Redundant comments like this do “positive bad: if I see comments like that I’ll quit reading them—and miss the helpful ones” – programmer Charles Moore.

I share Moore’s sentiment when reading redundant figure captions. As I’ve said before and I’ll say again, if your figure is a plot of, say, wind speed vs time, then your figure caption should not be anything close to “A plot of wind speed (m/s) vs time (hrs)“. Those details will be labelled on the x and y axes. Or if you’ve got a multi-panel plot, your caption shouldn’t be “Time series data from the first experiment: (a) wind speed, (b) shortwave radiation, (c) current speed, (d) temperature.” All of those details are labels. They do not belong in the caption.

Did you notice the other bit of redundancy in my first example? “A plot of …”. There’s no need for these three words, nor for “A photograph of …”, “A schematic of …”, or anything similar.

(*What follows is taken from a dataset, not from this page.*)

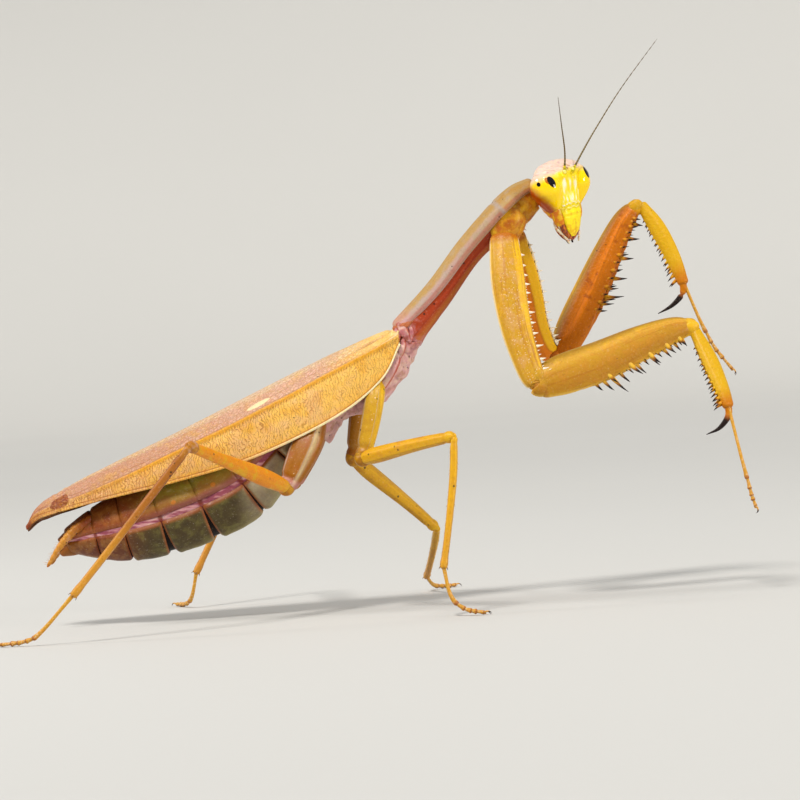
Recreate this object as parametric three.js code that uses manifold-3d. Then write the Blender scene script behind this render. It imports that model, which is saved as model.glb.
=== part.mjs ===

Ultimately, your caption should be more insightful than something a fancy AI system could generate if it was shown your figure.

Good comments captions do not excuse unclear code figures

Don’t misinterpret the previous rule to mean that it’s okay to add to the caption anything that isn’t redundant. In particular, ask yourself if the only reason the details are not redundant is because they’re not already included in the figure itself.

All too often I see captions of the form “Measurements from experiment 1 (black line), experiment 2 (dark blue line), and experiment 3 (light blue line)“. If that information was on the figure as a legend, then the caption is no longer necessary.

The advice “Don’t comment bad code—rewrite it” becomes “Don’t write long captions for bad figures—redesign them”.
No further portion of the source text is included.